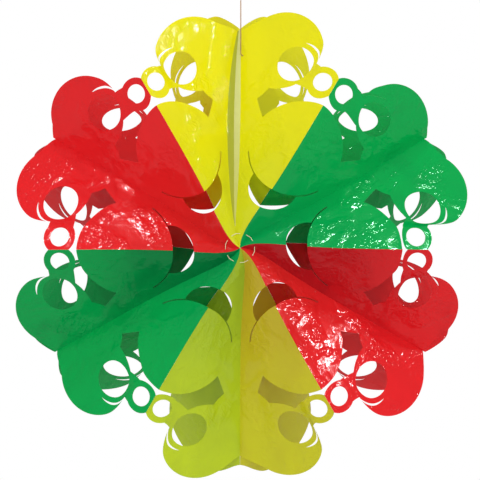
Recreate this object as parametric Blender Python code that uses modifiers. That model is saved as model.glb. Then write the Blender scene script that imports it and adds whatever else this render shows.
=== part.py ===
# Hanging flower of glossy plastic film, opened out from a flat stack of die-cut sheets.
#
# Twelve equal sheets are each folded on a mid line into a front wing and a back wing. Two sheets of
# one colour meet on each mid line and make a petal, and petals meet on the seams between them, so
# the wings close six hollow ridges. The first and the last sheet meet at the top, where they part a
# little. A thread loop holds the sheets round the centre, and a second thread hangs the flower.
#
# Metres, +Z up. The flower faces -Y. The origin is the top of the hanging loop.

import math

import bmesh
import bpy
from mathutils import Matrix, Vector

COLLECTION_NAME = "film_flower"
CUTTER_COLLECTION_NAME = "film_flower_cutters"

# Film and threads
film_thickness = 0.00025
glue_gap = 0.0003
thread_gap = 0.0003
hanging_thread_radius = 0.0005
centre_thread_radius = 0.00035

# How the flower opens: seams between petals rise to the front and fall to the back
front_seam_rise = math.radians(10)
back_seam_fall = math.radians(40)

# Cut pattern of a front wing, as it is seen from the front: the first number runs along the seam
# from the centre, and the second runs across from the seam towards the mid line
crescent_centre = 0.0603
crescent_radius = 0.0207
flap_centre = 0.0985
flap_radius = 0.0408
slit_width = 0.0009
slit_end_angle = math.radians(122)
lobe_centre = (0.1640, 0.0600)
lobe_radius = 0.0340
lobe_overlap = 0.0100
lobe_hole_offset = (-0.0057, -0.0163)
lobe_hole_radius = 0.0150
# The slot winds round the outer side of the lobe hole, and opens at the notch beside the neck
slot_inner_radius = 0.0195
slot_outer_radius = 0.0150
slot_outer_offset = 0.0071
slot_direction = math.radians(-33)
ring_inset = 0.0095
ring_seam_distance = 0.0104
ring_radius = 0.0133
ring_hole_radius = 0.0078
neck_width = 0.0215
gap_end_inner = (0.1197, 0.0532)
gap_end_outer = (0.1256, 0.0511)
gap_tail_angle = math.radians(76)

# Segments of a full circle
wide_arc_segments = 32
slot_arc_segments = 20
narrow_arc_segments = 14
thread_hole_segments = 8
thread_ring_segments = 36
knot_segments = 10
knot_rings = 6

# Flat plates that the cut pattern is worked out on, before its upper face becomes the film
plate_half_height = 0.001
tool_half_height = 0.002
core_half_height = 0.003
mid_line_tolerance = 0.00002
weld_distance = 0.00001
straight_tolerance = math.radians(0.5)

# Where the first and the last sheet part, measured outwards from the centre
closure_width = 0.0109
closure_start = 0.0180
closure_end = 0.2020
closure_fold_share = 0.55
closure_fold_depth = 0.0025
closure_segments = 10

# Threads
centre_loop_radius = 0.0130
tie_height = 0.1700
tie_offset = 0.0026
tie_lead = 0.0010
tie_knot_radius = 0.0012
thread_bend_radius = 0.0026
thread_bend_segments = 5
thread_straight_segments = 8
hanging_thread_length = 0.0500
hanging_loop_radius = 0.0050
hanging_loop_knot_radius = 0.0014

# Colours and finishes
film_roughness = 0.22
hanging_thread_roughness = 0.7
centre_thread_roughness = 0.5
film_colours = {
    "yellow": (0.80, 0.76, 0.02, 1.0),
    "green": (0.01, 0.40, 0.09, 1.0),
    "red": (0.78, 0.02, 0.02, 1.0),
}
thread_colour = (0.50, 0.30, 0.12, 1.0)
centre_thread_colour = (0.75, 0.72, 0.60, 1.0)

# Petals clockwise from the top, each with the names of its anticlockwise and its clockwise sheet
petals = (
    ("yellow", "yellow_top_left_sheet", "yellow_top_right_sheet"),
    ("green", "green_right_upper_sheet", "green_right_lower_sheet"),
    ("red", "red_right_upper_sheet", "red_right_lower_sheet"),
    ("yellow", "yellow_bottom_right_sheet", "yellow_bottom_left_sheet"),
    ("green", "green_left_lower_sheet", "green_left_upper_sheet"),
    ("red", "red_left_lower_sheet", "red_left_upper_sheet"),
)
closure_sheet = "yellow_top_left_sheet"
tied_sheet = "yellow_top_right_sheet"

# What follows from the sizes above
ring_centre = (lobe_centre[0] - ring_inset, ring_seam_distance)
lobe_hole_centre = (lobe_centre[0] + lobe_hole_offset[0], lobe_centre[1] + lobe_hole_offset[1])
half_petal = math.pi / len(petals)
# Both wings have the same angle between mid line and seam, which sets how far the mid lines fall
mid_fall = math.atan(math.cos(half_petal) * math.tan((back_seam_fall - front_seam_rise) / 2))
sheet_standoff = film_thickness / math.sqrt(2) + glue_gap / 2
sheet_shift = sheet_standoff / math.sin(half_petal / 2)


def fold_directions(mid_angle, seam_angle, seam_pitch):
    """Unit vectors along the mid line and along a seam that is pitched towards the back."""
    mid = Vector((
        math.cos(mid_fall) * math.cos(mid_angle),
        math.sin(mid_fall),
        math.cos(mid_fall) * math.sin(mid_angle)))
    seam = Vector((
        math.cos(seam_pitch) * math.cos(seam_angle),
        math.sin(seam_pitch),
        math.cos(seam_pitch) * math.sin(seam_angle)))
    return mid, seam


# Lengths in the film, along the mid line and along the seam, to the hole of the hanging thread
tie_on_seam = (tie_offset - sheet_standoff) / (math.cos(front_seam_rise) * math.sin(half_petal))
tie_on_mid = (
    tie_height - sheet_shift * math.cos(half_petal / 2)
    - tie_on_seam * math.cos(front_seam_rise) * math.cos(half_petal)) / math.cos(mid_fall)
tied_mid, tied_seam = fold_directions(math.pi / 2, math.pi / 2 - half_petal, -front_seam_rise)
# The hanging thread comes square out of the film towards the front, and then bends upwards
tie_direction = tied_seam.cross(tied_mid).normalized()
tie_level = Vector((tie_direction.x, tie_direction.y, 0)).normalized()
tie_slope = math.asin(tie_direction.z)
tie_depth = tie_on_mid * math.sin(mid_fall) - tie_on_seam * math.sin(front_seam_rise)
bend_reach = tie_lead * math.cos(tie_slope) + thread_bend_radius * (1 - math.sin(tie_slope))
loop_centre_z = -hanging_loop_radius - hanging_thread_radius
loop_knot_z = loop_centre_z - hanging_loop_radius
tie_z = loop_knot_z - hanging_thread_length
tie_point = -bend_reach * tie_level + Vector((0, 0, tie_z))
flower_centre = tie_point - Vector((tie_offset, tie_depth, tie_height))
knot_distance = tie_knot_radius + thread_gap + film_thickness / 2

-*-

## EXERCISE REQUIREMENTS
In the listing, find all lines with the string "that" and copy them.

## COMPLETE RESPONSE
Recreate this object as parametric Blender Python code that uses modifiers. That model is saved as model.glb. Then write the Blender scene script that imports it and adds whatever else this render shows.
# Flat plates that the cut pattern is worked out on, before its upper face becomes the film
    """Unit vectors along the mid line and along a seam that is pitched towards the back."""